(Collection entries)

########################################

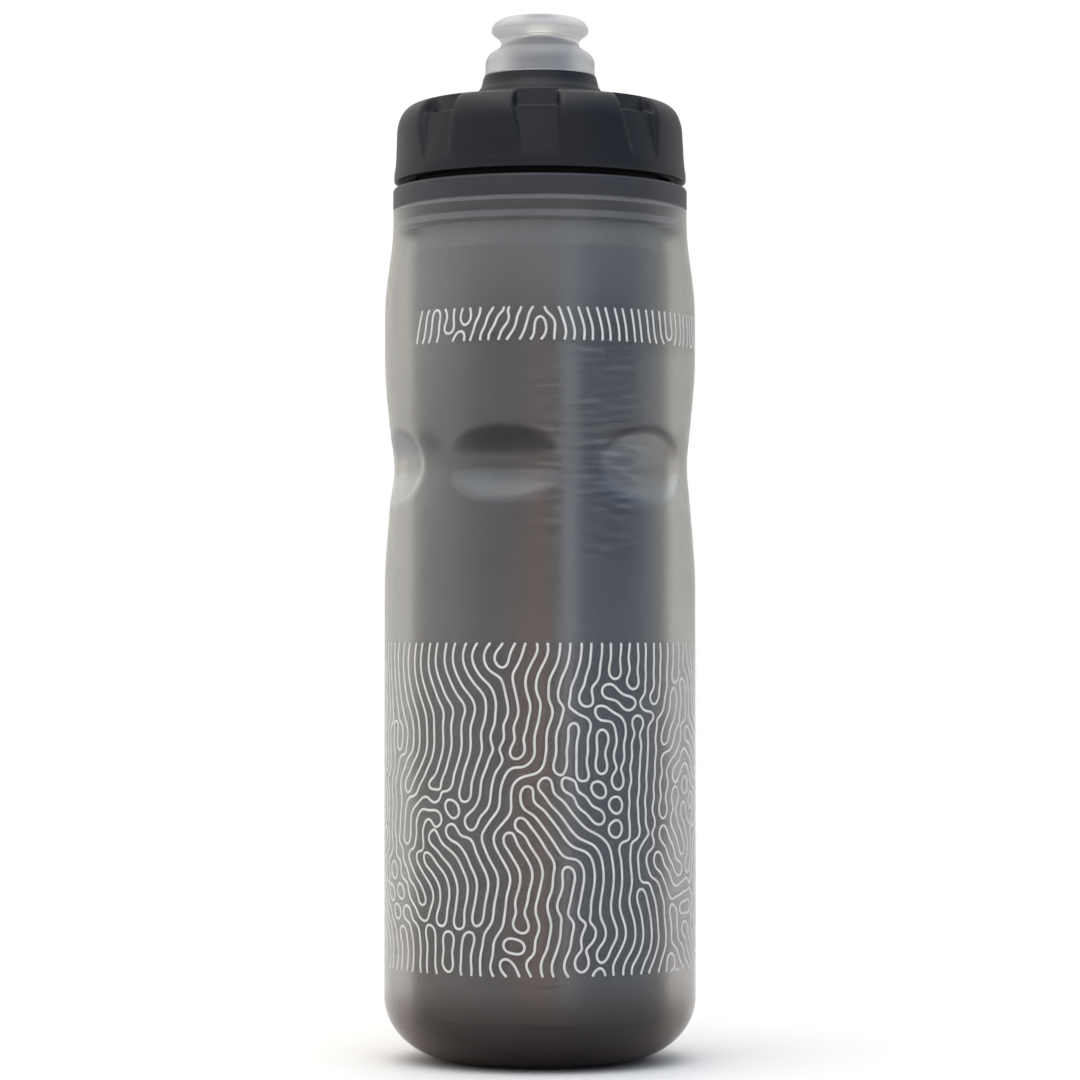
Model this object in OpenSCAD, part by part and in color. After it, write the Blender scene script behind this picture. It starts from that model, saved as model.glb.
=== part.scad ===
// Double-wall squeeze bottle for a bicycle cage: translucent outer shell, foil-wrapped inner
// liner, screw cap with grip recesses, and a push-pull nozzle with a soft mouthpiece.
// The origin is the centre of the base; +Z runs up the axis, and the front faces -Y.

/* [Outer shell] */
// Largest diameter, the size that bottle cages are made for
body_d = 74; // [72:0.5:76]
// Wall thickness of the shell
shell_wall = 1.1; // [0.9:0.1:1.3]
// Height of the shell's top edge
shell_top = 202.1; // [200:0.1:204]
// Diameter of the shell's top edge
rim_d = 70.1; // [69.8:0.1:70.6]
// Diameter of the flat part of the base
base_d = 38; // [32:1:44]
// Height of the rounded base corner
base_corner = 15; // [10:1:18]
// How far the middle of the base is pushed in
punt = 1.6; // [1:0.1:2.5]

/* [Finger waist] */
// Height of the narrowest point
waist_z = 141.4; // [138:0.1:145]
// How far the waist is drawn in
waist_depth = 1.6; // [1:0.1:2]
// Number of finger dimples round the waist
dimple_count = 6; // [4:1:6]
// Half the width of a dimple, measured straight across
dimple_half_w = 13.6; // [11:0.1:14]
// Half the height of a dimple
dimple_half_h = 8.4; // [6:0.1:10]
// Turn of the first dimple from the front, positive to the right
dimple_turn = -14.4; // [-30:0.1:30]

/* [Inner liner] */
// Outer diameter of the liner's body
liner_d = 60.8; // [58:0.1:61]
// Wall thickness of the liner
liner_wall = 1; // [0.8:0.1:1.2]
// Height of the liner's underside
liner_bottom = 3.4; // [3:0.1:5]
// Outer diameter of the neck, under the thread
neck_d = 58.4; // [58:0.1:58.6]
// Wall thickness of the neck
neck_wall = 1.6; // [1.4:0.1:2]
// Height of the mouth's rim
mouth_z = 220.5; // [220:0.1:220.6]
// Thickness of the reflective wrap
foil_t = 0.25; // [0.2:0.05:0.3]

/* [Screw thread] */
// Rise of the thread in one turn
pitch = 6; // [5.5:0.1:6.5]
// Number of turns that engage
thread_turns = 1.25; // [1:0.05:1.3]
// Radial height of a thread ridge
thread_h = 1.55; // [1.2:0.05:1.6]

/* [Cap] */
// Diameter of the cap's lower edge
cap_d = 69.7; // [69.4:0.1:70]
// Height of the cap's lower edge
cap_bottom = 208.7; // [208.5:0.1:209]
// Diameter of the bore that holds the thread
cap_bore_d = 62.4; // [62.3:0.1:62.6]
// Number of grip recesses
grip_count = 8; // [6:1:10]
// Width of a grip recess, as an angle about the axis
grip_angle = 16; // [12:1:20]
// Turn of the first grip recess from the front, positive to the right
grip_turn = -1.5; // [-20:0.5:20]

/* [Nozzle] */
// Bore of the sleeve that slides on the post
sleeve_bore_d = 13.1; // [13:0.05:13.2]
// Outer diameter of the sleeve
sleeve_d = 17.4; // [17:0.1:17.6]
// Height of the sleeve's top when it is pushed down
sleeve_top = 242.1; // [241.8:0.1:242.4]
// Outlet hole in the top of the sleeve
outlet_d = 6.8; // [6:0.1:7]
// Largest diameter of the mouthpiece's lip
lip_d = 23.2; // [22:0.1:24]
// Diameter of the mouthpiece's waist, where teeth hold it
bite_d = 18.5; // [18.2:0.1:19]
// Travel of the nozzle from shut to open
nozzle_travel = 6; // [5:0.5:6]

/* [Hidden] */
$fn = 96;
eps = 0.01;

body_r = body_d / 2;
rim_r = rim_d / 2;
liner_r = liner_d / 2;
neck_r = neck_d / 2;
mouth_r = neck_r - neck_wall;
front = -90;

// Shell: heights between which the waist and the shoulder run
waist_lo = waist_z - 30.5;
waist_hi = waist_z + 25;
shoulder_lo = 177;
shoulder_hi = 199;

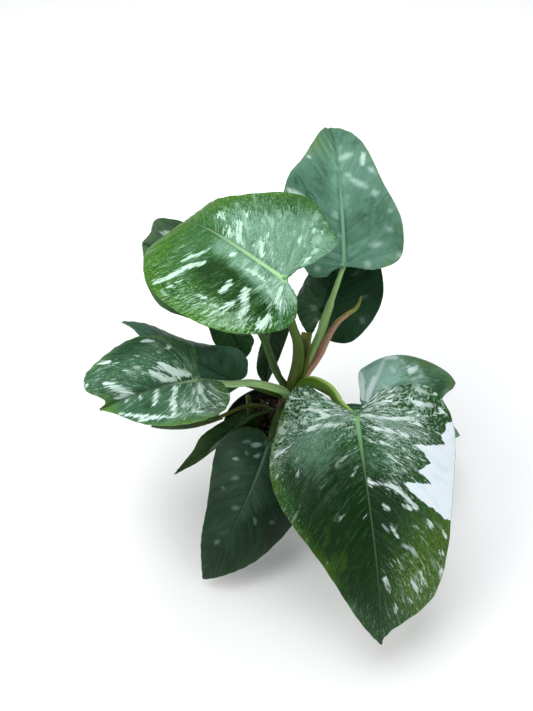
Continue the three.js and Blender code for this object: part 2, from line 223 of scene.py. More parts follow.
leaves = {}
leaves["front"] = dict(
    joint=(67, -53, 192), length=214, heading=-82, climb=-33, bank=-2,
    left=((-4, 9), (-17, 26), (-15, 74), (25, 95), (94, 82), (174, 54), (201, 7)),
    right=((-3, 10), (-20, 29), (-27, 52), (26, 87), (70, 86), (130, 47), (184, 19)),
    arch=41, sway=2, twist=-1, fold=-10, curlLeft=8, curlRight=37, heel=-10,
    wave=6, wavePhase=91, via=((32, 0, 173), (49, -19, 181), (56, -35, 182)), start=146, thick=5.6,
    thin=3.4,
    grid=(210, 100), veinGap=17, veins=0.08, mottled=0.75, edgeYellow=0.15, midribWidth=(5.2, 1.7),
    midribRun=0.3, speckle=0.34,
    green=(38, 80, 34), deep=(13, 42, 12), yellow=(66, 98, 28), pale=(84, 126, 100), mark=(226, 242, 238),
    midrib=(128, 178, 118),
    speckleSpots=((-5, 0, 26, 0.6), (-8, -55, 34, 0.75), (-5, 45, 40, 0.9), (45, 50, 30, 0.35),
        (30, -86, 28, 0.7), (90, -76, 26, 0.5), (155, 30, 40, 0.6), (64, 22, 18, 0.7), (185, -20, 24, 0.3)),
    darkSpots=((70, -35, 42, 0.9), (120, -20, 40, 0.8), (75, 14, 24, 0.7), (40, -50, 26, 0.5),
        (170, -8, 30, 0.6)),
    yellowSpots=((135, 70, 45, 0.9), (60, -92, 18, 0.6), (104, -72, 18, 0.4), (125, -36, 20, 0.4),
        (150, -50, 20, 0.25), (-8, -78, 18, 0.7), (20, -98, 20, 0.8), (165, 45, 30, 0.9)),
    paleSpots=((26, -46, 30, 0.75), (2, 32, 36, 0.45), (40, 24, 24, 0.4), (-8, -30, 24, 0.5),
        (176, -26, 16, 0.5)),
    streaks=((3.5, (-1, -24), (-4, -31), (-9, -41)), (2.5, (1, -27), (4, -54)),
        (2.6, (9, -10), (7, -32), (10, -54)), (5, (24, -71), (28, -81)), (2, (13, -69), (18, -77)),
        (2, (-8, -18), (-17, -27)), (2, (45, -57), (49, -61)), (1.4, (86, -4), (90, -7)),
        (3.5, (3, 4), (8, 33), (12, 53), (18, 61)), (3, (15, 15), (20, 30), (25, 45)),
        (2.4, (40, 24), (45, 29)), (2, (-6, 20), (-7, 35)), (2, (26, 17), (29, 20)),
        (2.5, (3, 80), (10, 87)), (4.5, (60, 8), (67, 25), (81, 38), (92, 45)), (2.8, (83, 31), (92, 45)),
        (3, (57, 2), (62, 4)), (2, (80, 12), (86, 17)), (2.8, (102, 52), (110, 57)),
        (2.6, (98, 17), (110, 21)), (3, (143, 6), (157, 10)), (3.4, (150, 30), (164, 36)),
        (2, (147, 41), (160, 43)), (2, (131, 58), (139, 65)), (2, (144, 59), (158, 63)),
        (2, (171, 14), (181, 15)), (2, (169, 27), (175, 30)), (1.8, (116, 68), (122, 70))),
    faint=((1.6, (33, -10), (43, -23)), (1.6, (45, -6), (53, -11)), (1.6, (84, -22), (90, -31)),
        (5, (-2, 58), (1, 77)), (3, (117, 24), (123, 33), (133, 39)), (1.6, (96, 9), (104, 14)),
        (1.6, (102, 37), (107, 43)), (1.6, (132, 20), (140, 23)), (4, (-14, 60), (-12, 70))),
    sector=((16, 95), (19, 85), (25, 85), (29, 79), (37, 82), (36, 65), (33, 50), (41, 58), (52, 64),
        (55, 55), (57, 50), (65, 58), (72, 63), (68, 50), (64, 33), (74, 41), (86, 51), (93, 60), (106, 71),
        (113, 90), (60, 112), (20, 112)))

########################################

[TASK STATEMENT] Your task is to quote the lines above, beginning with the first and ending with the one that holds "thread_h = 1.55; // [1.2:0.05:1.6]".

[ANSWER TO THIS PROBLEM]
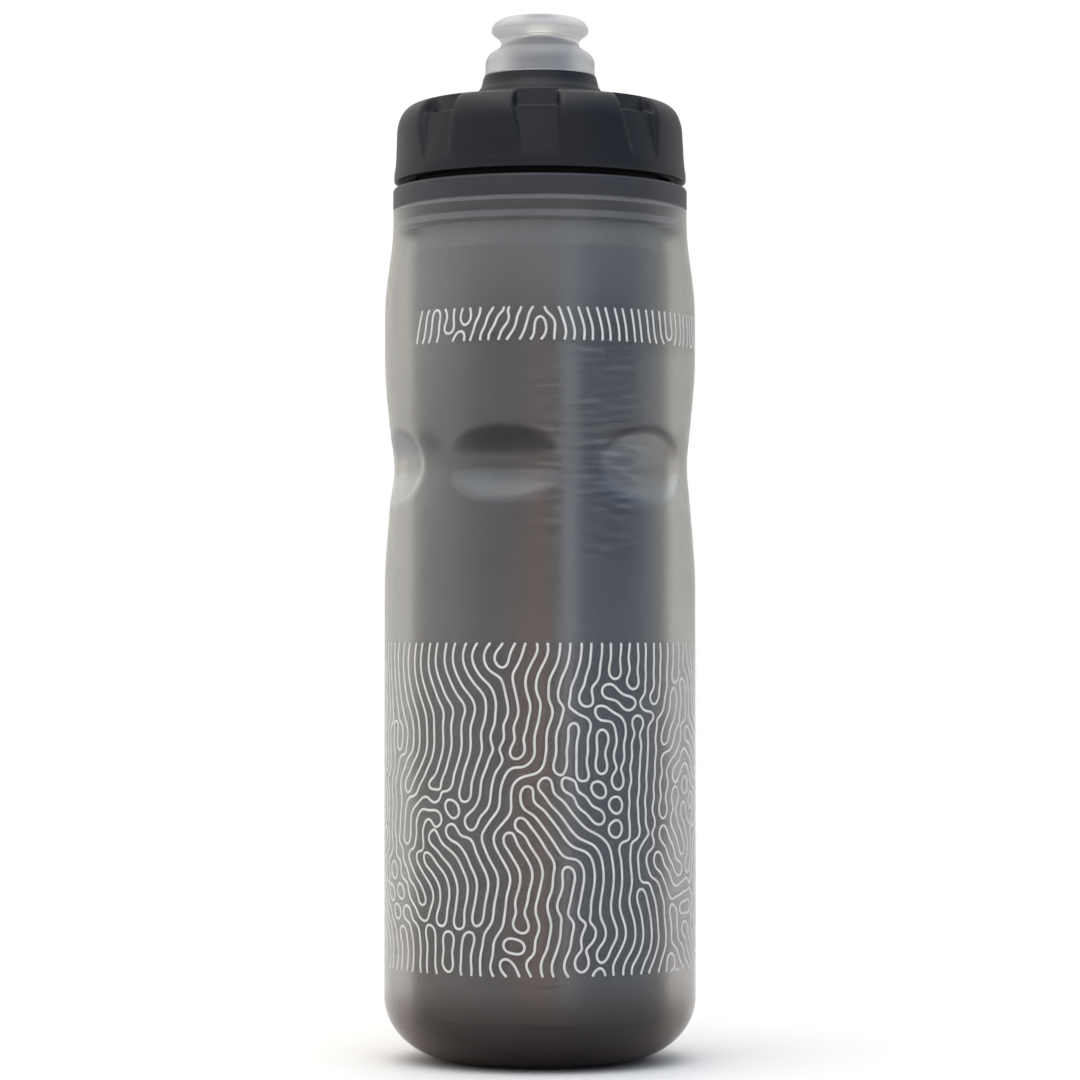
Model this object in OpenSCAD, part by part and in color. After it, write the Blender scene script behind this picture. It starts from that model, saved as model.glb.
=== part.scad ===
// Double-wall squeeze bottle for a bicycle cage: translucent outer shell, foil-wrapped inner
// liner, screw cap with grip recesses, and a push-pull nozzle with a soft mouthpiece.
// The origin is the centre of the base; +Z runs up the axis, and the front faces -Y.

/* [Outer shell] */
// Largest diameter, the size that bottle cages are made for
body_d = 74; // [72:0.5:76]
// Wall thickness of the shell
shell_wall = 1.1; // [0.9:0.1:1.3]
// Height of the shell's top edge
shell_top = 202.1; // [200:0.1:204]
// Diameter of the shell's top edge
rim_d = 70.1; // [69.8:0.1:70.6]
// Diameter of the flat part of the base
base_d = 38; // [32:1:44]
// Height of the rounded base corner
base_corner = 15; // [10:1:18]
// How far the middle of the base is pushed in
punt = 1.6; // [1:0.1:2.5]

/* [Finger waist] */
// Height of the narrowest point
waist_z = 141.4; // [138:0.1:145]
// How far the waist is drawn in
waist_depth = 1.6; // [1:0.1:2]
// Number of finger dimples round the waist
dimple_count = 6; // [4:1:6]
// Half the width of a dimple, measured straight across
dimple_half_w = 13.6; // [11:0.1:14]
// Half the height of a dimple
dimple_half_h = 8.4; // [6:0.1:10]
// Turn of the first dimple from the front, positive to the right
dimple_turn = -14.4; // [-30:0.1:30]

/* [Inner liner] */
// Outer diameter of the liner's body
liner_d = 60.8; // [58:0.1:61]
// Wall thickness of the liner
liner_wall = 1; // [0.8:0.1:1.2]
// Height of the liner's underside
liner_bottom = 3.4; // [3:0.1:5]
// Outer diameter of the neck, under the thread
neck_d = 58.4; // [58:0.1:58.6]
// Wall thickness of the neck
neck_wall = 1.6; // [1.4:0.1:2]
// Height of the mouth's rim
mouth_z = 220.5; // [220:0.1:220.6]
// Thickness of the reflective wrap
foil_t = 0.25; // [0.2:0.05:0.3]

/* [Screw thread] */
// Rise of the thread in one turn
pitch = 6; // [5.5:0.1:6.5]
// Number of turns that engage
thread_turns = 1.25; // [1:0.05:1.3]
// Radial height of a thread ridge
thread_h = 1.55; // [1.2:0.05:1.6]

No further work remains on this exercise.